Efficient and selective film separation of organism/salt with graded nanofluid channels stimulated by a rigid crystal skeleton

Abstract

The critical demand for zero wastewater discharge and water purification has stressed the importance of appropriate membrane material design and applications. The design of porous nanopores in films is a promising solution for improving the film's low flux and poor selectivity. Therefore, a porous crystal skeleton-stimulated hard/soft film is designed and used for dye/salt separation. Specifically, an amino-modified zeolitic imidazolate framework (ZIF-8) was used as a porous rigid skeleton on the surface of polypyrrole submicron spheres (PMs) and then anchored onto a PBC (polypyrrole-coated-bacterial-cellulose) layer by amide crosslinking as well as zinc ion coordination. Through such a design, abundant graded nanopores and fluid channels were obtained and greatly enhanced the transportation of water molecules across the film. Even in a high salinity environment (1–5%) of NaCl, Na₂SO₄, and CaCl₂, the maximum water permeability of 1500 L m⁻² h⁻¹ bar⁻¹ (through dead-end filtration) and 620 L m⁻² h⁻¹ bar⁻¹ (through crossflow filtration) was obtained with the complete rejection of most typical dyes.
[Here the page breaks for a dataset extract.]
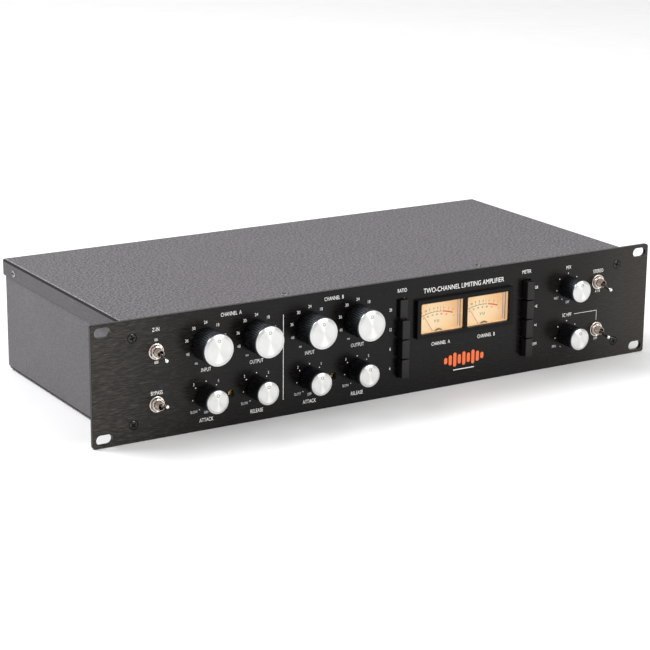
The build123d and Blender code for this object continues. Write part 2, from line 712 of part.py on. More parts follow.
# ---- rear connectors ----
def xlr_body(x):
    """Square flange and barrel; the mouth is a little wider than the bore behind it."""
    outline = RectangleRounded(XLR_FLANGE[0], XLR_FLANGE[1], XLR_FLANGE_R)
    flange = slab(Pos(x, 0) * outline, CASE_REAR_Y, FLANGE_FACE)
    barrel = rod(x, 0, FLANGE_FACE - XLR_DEPTH, FLANGE_FACE, XLR_BODY_R)
    mouth = rod(x, 0, FLANGE_FACE - XLR_MOUTH, FLANGE_FACE + 1, XLR_BORE_R)
    return flange + barrel - mouth - rod(x, 0, FLANGE_FACE - XLR_INNER_DEPTH, FLANGE_FACE, XLR_INNER_R)


def xlr_contact(x, angle, y0, y1, r):
    """One of three round contacts on a circle about the connector's axis."""
    turn = math.radians(angle)
    dx, dz = XLR_CONTACT_CIRCLE * math.cos(turn), XLR_CONTACT_CIRCLE * math.sin(turn)
    return rod(x + dx, dz, y0, y1, r)


def xlr_female(x):
    """Socket insert with three contact holes, set back in the mouth."""
    root = FLANGE_FACE - XLR_INNER_DEPTH - XLR_ROOT
    insert = rod(x, 0, root, FLANGE_FACE - XLR_MOUTH, XLR_INSERT_R)
    for angle in XLR_CONTACT_ANGLES:
        insert -= xlr_contact(x, angle, FLANGE_FACE - XLR_BORE_FLOOR, FLANGE_FACE, XLR_CONTACT_BORE_R)
    return xlr_body(x) + insert


def xlr_male(x):
    """Three contact pins standing in the open shell."""
    body = xlr_body(x)
    root = FLANGE_FACE - XLR_INNER_DEPTH - XLR_ROOT
    for angle in XLR_CONTACT_ANGLES:
        body += xlr_contact(x, angle, root, FLANGE_FACE - XLR_MOUTH - XLR_ROOT, XLR_PIN_R)
    return body


def jack(x):
    """Quarter-inch jack: boxed body inside, threaded bush through the wall."""
    mouth = CASE_REAR_Y + JACK_PROUD
    body = block(x - JACK_HALF, x + JACK_HALF, mouth - JACK_DEPTH - JACK_END, CASE_REAR_Y - SHEET_T,
                 -JACK_HALF, JACK_HALF)
    body += rod(x, 0, CASE_REAR_Y - SHEET_T - 1, mouth, JACK_BUSH_R)
    return body - rod(x, 0, mouth - JACK_DEPTH, mouth + 1, JACK_BORE_R)


def mains_inlet():
    """Three-pin inlet with a screwed flange; two corners of the mouth are cut off."""
    mouth = FLANGE_FACE
    flange = slab(Pos(INLET_X, 0) * RectangleRounded(*INLET_FLANGE), CASE_REAR_Y, mouth)
    width, height, depth = INLET_BODY
    body = flange + centred(INLET_X, 0, width, height, mouth - depth, CASE_REAR_Y)
    width, height, cut = INLET_MOUTH
    cavity = chamfer(Rectangle(width, height).vertices().group_by(Axis.Y)[-1], cut)
    floor_y = mouth - INLET_MOUTH_DEPTH
    body -= slab(Pos(INLET_X, 0) * cavity, floor_y, mouth + 1)
    half_w, half_h = INLET_PIN
    for dx, dz in INLET_PINS:
        body += centred(INLET_X + dx, dz, 2 * half_w, 2 * half_h, floor_y - 0.5, mouth - INLET_PIN_SET_BACK)
    return body


def screw_sunk(body, places):
    """Countersink a body for the screws that pass through it."""
    for place in places:
        body -= place * countersunk(*CASE_SINK, SINK_REACH)
    return body


def jack_fixings(x):
    """Washer and hexagon nut on a jack's bush."""
    bore = JACK_BUSH_R + FIT
    washer_r, washer_t = JACK_WASHER
    flats, height = JACK_NUT
    seat = CASE_REAR_Y + washer_t
    washer = turned(x, 0, [(bore, CASE_REAR_Y), (washer_r, CASE_REAR_Y), (washer_r, seat), (bore, seat)])
    return [washer, nut(x, 0, seat, seat + height, flats, bore)]


def make_connectors():
    """Rear sockets and the mains inlet."""
    sockets = [xlr_female(XLR_X["in_a"]), xlr_male(XLR_X["out_a"]),
               xlr_female(XLR_X["in_b"]), xlr_male(XLR_X["out_b"])]
    places = connector_screw_places()
    add("xlr_sockets", *[screw_sunk(body, places[2 * i:2 * i + 2]) for i, body in enumerate(sockets)])
    jacks = [jack(x) for x in JACK_X]
    fixings = [fixing for x in JACK_X for fixing in jack_fixings(x)]
    add("jack_sockets", *jacks, *fixings)
    add("mains_inlet", screw_sunk(mains_inlet(), places[-2:]))


# ---- boards and power supply ----
def make_boards():
    """Upright boards behind the controls and the main board on its posts."""
    uprights = [block(x0, x1, CONTROL_BOARD_Y, CONTROL_BOARD_Y + BOARD_T, -CONTROL_BOARD_HALF_H,
                      CONTROL_BOARD_HALF_H) for x0, x1 in CONTROL_BOARDS_X]
    banks = [centred(x, 0, *BANK_BOARD, BANK_REAR, BANK_REAR + BOARD_T) for x in BANK_X.values()]
    add("control_boards", *uprights, *banks)
    x0, x1, y0, y1 = BOARD
    main = block(x0, x1, y0, y1, BOARD_Z, BOARD_Z + BOARD_T)
    for x, y in STANDOFFS:
        main -= post(x, y, BOARD_Z - 1, BOARD_Z + BOARD_T + 1, BOARD_HOLE_R)
    add("main_board", main)


def heat_sink(base):
    """Flat spine with a row of fins."""
    x, y, height = HEAT_SINK
    spine_w, spine_t = SINK_SPINE
    sink = block(x, x + spine_w, y, y + spine_t, base, base + height)
    for fin in range(FINS):
        fin_x = x + fin * FIN_PITCH
        sink += block(fin_x, fin_x + FIN_T, y + FIN_Y[0], y + FIN_Y[1], base, base + height)
    return sink


def make_components():
    """Heat sink, capacitors, relays and chips on the main board."""
    base = BOARD_Z + BOARD_T
    parts = row_of_posts(BIG_CANS, base) + row_of_posts(SMALL_CANS, base)
    parts += row_of_blocks(RELAYS, base) + row_of_blocks(CHIPS, base)
    add("board_components", heat_sink(base), *parts)


def make_toroid():
    """Ring transformer on a pad, held down by a dish washer and a bolt."""
    x, y, r, height = TOROID
    floor_z = CASE_BOTTOM_Z + SHEET_T
    base = floor_z + PAD_T
    top = base + height
    ring = fillet(post(x, y, base, top, r).edges(), TOROID_ROUND)
    ring -= post(x, y, base - 1, top + 1, TOROID_BORE_R)
    pad = post(x, y, floor_z, base, r - PAD_INSET)
    head_r, head_h = TOROID_HEAD
    clamp = post(x, y, top, top + DISH_T, DISH_R) + post(x, y, base, top, TOROID_BOLT_R)
    clamp += post(x, y, top + DISH_T, top + DISH_T + head_h, head_r)
    add("toroidal_transformer", ring, pad, clamp)


def make_audio_transformers():
    """Four drawn cans with rounded upright edges."""
    cans = row_of_blocks(AUDIO_CANS, BOARD_Z + BOARD_T)
    add("audio_transformers", *[fillet(can.edges().filter_by(Axis.Z), AUDIO_CAN_R) for can in cans])


def make_screws():
    """Panel screws, and the screws of the cover and the rear flanges."""
    add("panel_screws", *[screw(place, PANEL_SCREW) for place in panel_screw_places()])
    places = cover_screw_places() + connector_screw_places()
    add("case_screws", *[screw(place, CASE_SCREW) for place in places])


def main():
    """Build every node and write one STEP file for each."""
    add("front_panel", front_panel())
    add("chassis", chassis())
    add("top_cover", top_cover())
    make_knobs()
    make_toggles()
    make_buttons()
    make_trimmers()
    make_meters()
    make_connectors()
    make_boards()
    make_components()
    make_toroid()
    make_audio_transformers()
    make_screws()
    os.makedirs("parts", exist_ok=True)
    for name, shape in NODES.items():
        export_step(shape, "parts/" + name + ".step")


main()
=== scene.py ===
import json
import math

import bmesh
import bpy
from mathutils import Matrix, Vector

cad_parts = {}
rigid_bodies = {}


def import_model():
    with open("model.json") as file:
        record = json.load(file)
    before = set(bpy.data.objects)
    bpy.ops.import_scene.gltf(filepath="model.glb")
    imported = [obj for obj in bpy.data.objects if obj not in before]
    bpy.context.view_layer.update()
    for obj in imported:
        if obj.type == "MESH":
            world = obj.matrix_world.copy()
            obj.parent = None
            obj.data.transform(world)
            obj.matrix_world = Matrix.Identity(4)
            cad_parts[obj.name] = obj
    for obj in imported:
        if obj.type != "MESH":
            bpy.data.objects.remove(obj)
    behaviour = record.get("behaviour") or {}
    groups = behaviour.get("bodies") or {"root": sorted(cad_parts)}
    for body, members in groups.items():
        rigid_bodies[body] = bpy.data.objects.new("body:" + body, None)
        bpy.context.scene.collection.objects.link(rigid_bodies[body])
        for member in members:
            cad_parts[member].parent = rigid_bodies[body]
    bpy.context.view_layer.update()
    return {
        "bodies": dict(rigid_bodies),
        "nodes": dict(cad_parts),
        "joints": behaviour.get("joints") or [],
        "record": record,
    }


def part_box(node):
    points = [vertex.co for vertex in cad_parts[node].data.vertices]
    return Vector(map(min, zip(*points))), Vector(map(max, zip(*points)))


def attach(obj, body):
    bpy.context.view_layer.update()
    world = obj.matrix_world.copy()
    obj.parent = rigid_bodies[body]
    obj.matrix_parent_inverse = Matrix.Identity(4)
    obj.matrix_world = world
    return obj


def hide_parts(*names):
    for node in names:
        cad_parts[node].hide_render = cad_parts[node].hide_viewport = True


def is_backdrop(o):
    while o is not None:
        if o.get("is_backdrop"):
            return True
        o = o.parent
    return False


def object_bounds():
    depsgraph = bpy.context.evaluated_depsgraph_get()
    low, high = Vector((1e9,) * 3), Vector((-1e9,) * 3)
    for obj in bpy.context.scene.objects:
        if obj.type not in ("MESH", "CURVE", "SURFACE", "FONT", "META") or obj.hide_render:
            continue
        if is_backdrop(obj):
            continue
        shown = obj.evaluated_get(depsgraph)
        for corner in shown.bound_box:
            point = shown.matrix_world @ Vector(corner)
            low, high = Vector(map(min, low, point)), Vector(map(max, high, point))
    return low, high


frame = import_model()
NODES = frame["nodes"]
JOINT = {joint["child"]: joint for joint in frame["joints"]}
STATIC = "chassis"
MM = 0.001
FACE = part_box("front_panel")[0].y
INK_HALF = 0.015 * MM  # half the thickness of the panel's print
INK_Y = FACE - INK_HALF
CAP_HEIGHT = 0.70  # capitals' share of the font's size
CONDENSED = 0.71  # width of the panel's letters against the font's own


def axis_of(body):
    """(x, z) of the hinge that a body turns about."""
    x, _, z = JOINT[body]["pos_m"]
    return x, z


def rotation(axis, degrees):
    """4 x 4 rotation about an axis through the origin."""
    return Matrix.Rotation(math.radians(degrees), 4, axis)


# -------- shader helpers


def set_inputs(node, values):
    """Put plain values on a node's inputs."""
    for socket, value in values.items():
        node.inputs[socket.replace("_", " ")].default_value = value


def material(name, colour, roughness, metallic=0.0, **sockets):
    """A Principled material; returns it with its node tree and shader."""
    made = bpy.data.materials.new(name)
    made.use_nodes = True
    shader = made.node_tree.nodes["Principled BSDF"]
    set_inputs(shader, {"Base Color": (*colour, 1.0), "Roughness": roughness, "Metallic": metallic})
    set_inputs(shader, sockets)
    return made, made.node_tree, shader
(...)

It should be pointed out that such an outstanding permeability is 1–2 orders of magnitude higher than that reported in the literature and found to be stable even after 10 periodic operations. Furthermore, the transfilm diffusion behavior of dyes and salts driven by multimodes (concentration difference and electric field) is also explored for the first time, providing usability support for operability in different application environments. The dynamics theory simulation indicated that the porous skeleton provides a multiscale fluid channel for ion diffusion transport, which greatly enhances water permeability and selective barrier to dyes. This work provides a new strategy and reveals the importance of nanoporous channels for designing efficient water purification–separation films.